Examples of Strength Training

You often hear strength training also referred to as resistance training. The goal is to put your muscles under tension using resistance. You can do that with weights like dumb bells and kettle bells, resistance bands, machines at the gym, or body weight exercises.

Examples of typical resistance exercises that can be performed using free-weights, machines, or body weight for the major muscle groups are:

  Free-Weight Machine-Based Body Weight
Chest Supine Bench Press Seated Chest Press Push-ups
Back Bent-over Barbell Rows Lat Pulldown Supermans
Shoulders Dumbbell Lateral Raise Shoulder Press Arm Circles
Biceps Dumbbell Curls Cable Curls Side planks
Triceps Dumbbell Kickbacks Press downs Dips
Abdomen Weighted Crunches “Abs” Machine Crunches Prone Planks
Quadriceps Back Squats Leg Extension Body Weight Lunges
Hamstrings Stiff-leg Deadlifts Leg Curls Hip-ups


If you aren’t sure how to do any of these, there are lots of demonstrations available on YouTube and a variety of strength training apps.

Don’t forget that the ACSM also recommends that you get in some cardio workouts during the week.

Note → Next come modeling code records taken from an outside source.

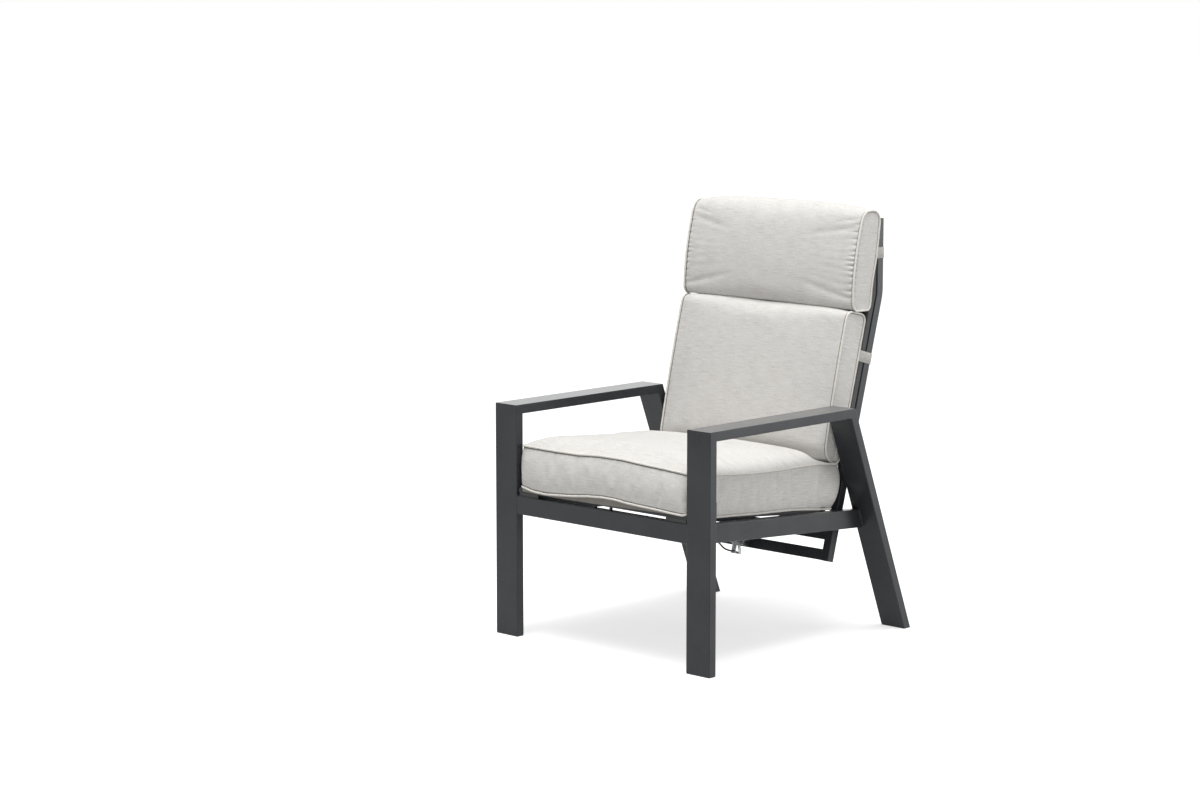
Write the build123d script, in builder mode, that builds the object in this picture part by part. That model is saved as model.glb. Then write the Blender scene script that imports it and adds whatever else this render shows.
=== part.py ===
from build123d import *
import os
from math import atan2, cos, degrees, radians, sin

# Reclining garden armchair in millimetres.
# X runs across the chair, +X to the sitter's left. -Y is the front. +Z is up.
# The origin lies on the floor, midway between the front legs' front faces and the rear feet's back corners.
# Places from front to back are given as depths behind the front face of the front legs.

# Driving dimensions of the two side frames
overall_width = 772.0
arm_height = 630.0
floor_depth = 825.0
arm_depth = 577.0
side_width = 80.0
side_thickness = 25.0
side_wall = 2.0
tube_corner_radius = 2.0
cut_overrun = 60.0

# Rails and cross tubes that join the side frames
rail_height = 50.0
rail_thickness = 25.0
rail_wall = 2.0
front_rail_setback = 1.0
side_rail_step = 2.5
side_rail_drop_angle = 3.75
cross_tube_size = 25.0
spring_tube_depth = 152.5
spring_tube_lift = 1.5

# Feet
glide_thickness = 3.0
glide_inset = 1.0
glide_spigot_length = 15.0
glide_fit = 0.2

# Seat deck
deck_front_depth = 5.0
deck_front_height = 408.0
deck_rise_over_rail = 22.0
deck_slope = 5.4
deck_end_gap = 57.0
deck_rail_gap = 4.0
deck_bar_width = 25.0
deck_bar_thickness = 12.0
deck_bar_wall = 1.5
rear_tube_inset = 3.0
end_spacer_length = 70.0
end_spacer_outset = 2.0
centre_spacer_width = 6.0
centre_spacer_depth = 6.0
centre_spacer_offset = 28.0
spacer_depth = 20.0

# Fabric slings
sling_thickness = 1.2
sling_end_gap = 5.0
sling_hem_width = 20.0

# Backrest frame
pivot_behind_arm = 40.0
pivot_below_rail = 17.0
back_lean = 15.7
back_half_width = 298.0
back_tube_size = 25.0
back_tube_wall = 2.0
back_tail_length = 116.5
back_upright_height = 199.5
back_bend_radius = 120.0
back_top_height = 1113.5
plug_thickness = 2.5
plug_spigot_length = 12.0
plug_fit = 0.2
top_tube_drop = 16.0
lower_tube_length = 150.0
crossbar_height = 30.0
crossbar_thickness = 15.0
crossbar_wall = 1.5
lower_crossbar_length = 103.4
upper_crossbar_length = 47.4

# Keder rails that hold the back sling
keder_start_length = 172.0
keder_groove = 4.0
keder_neck_width = 15.0
keder_neck_inset = 2.0
keder_depth = 19.0
keder_width = 21.0
keder_bore_radius = 2.5

# Recline pivots
pivot_bolt_radius = 5.0
pivot_head_radius = 8.5
pivot_head_height = 6.0
pivot_socket_width = 6.0
pivot_socket_depth = 3.5
pivot_running_clearance = 0.05
bush_radius = 8.0
bush_flange_radius = 12.0
bush_flange_thickness = 2.0
bush_length = 8.0
washer_radius = 12.0
face_clearance = 0.1
insert_radius = 9.0
insert_length = 14.0

# Lockable gas spring
spring_pin_reach = 27.0
spring_pin_drop = 5.5
spring_rear_offset = 27.5
cylinder_radius = 11.0
cylinder_start = 16.0
cylinder_length = 228.0
cylinder_wall = 1.5
gland_length = 10.0
gland_inset = 1.0
front_eye_radius = 9.0
front_eye_width = 16.0
spring_rod_radius = 5.0
rod_running_clearance = 0.05
rod_inner_length = 60.0
piston_length = 12.0
piston_clearance = 0.1
spring_pin_radius = 4.0
pin_head_radius = 7.0
pin_head_thickness = 3.0
pin_running_clearance = 0.05
lug_thickness = 4.0
lug_side_clearance = 1.0
lug_half_height = 12.0
bracket_base_thickness = 4.0
bracket_base_height = 24.0

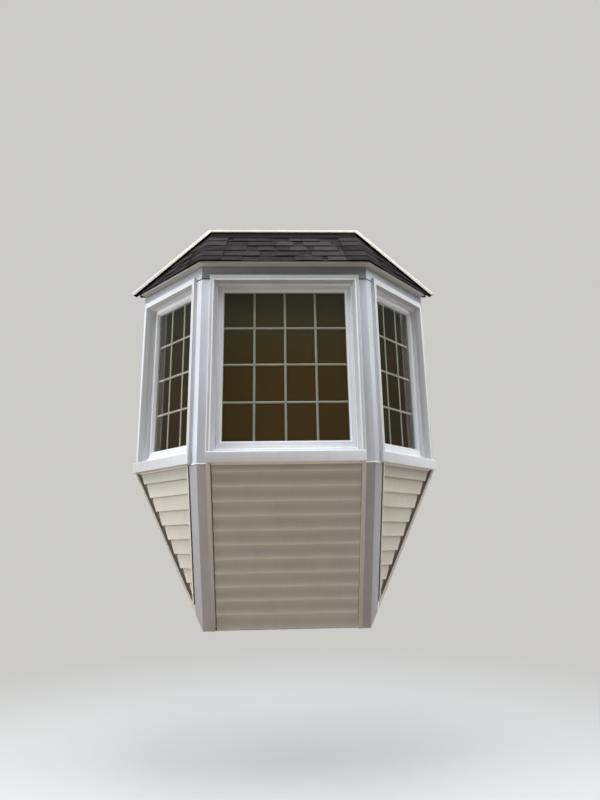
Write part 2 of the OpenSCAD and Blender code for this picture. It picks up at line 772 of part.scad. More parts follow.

I’ll write that up in a future post.

6 thoughts on “Strength Training Guidelines”

  1. I have wished for a chart like this one. It will take away the “remembering” and allow me to focus on the weights and my form.

  2. This is a great post Jill! I especially like the chart you created!

    Knowing the Y is great motivation as well. Thanks!

    1. Thanks, Chris. Sometimes it just helps to see the different things you can do to accomplish the same goal.

  3. Thanks for the great summary. Your chart is perfect for putting up to shake it up on the routine.

    1. Thanks, Jane. (I forgot to reply earlier!) There’s probably plenty of other things we could add to that chart but it’s a good start, I guess.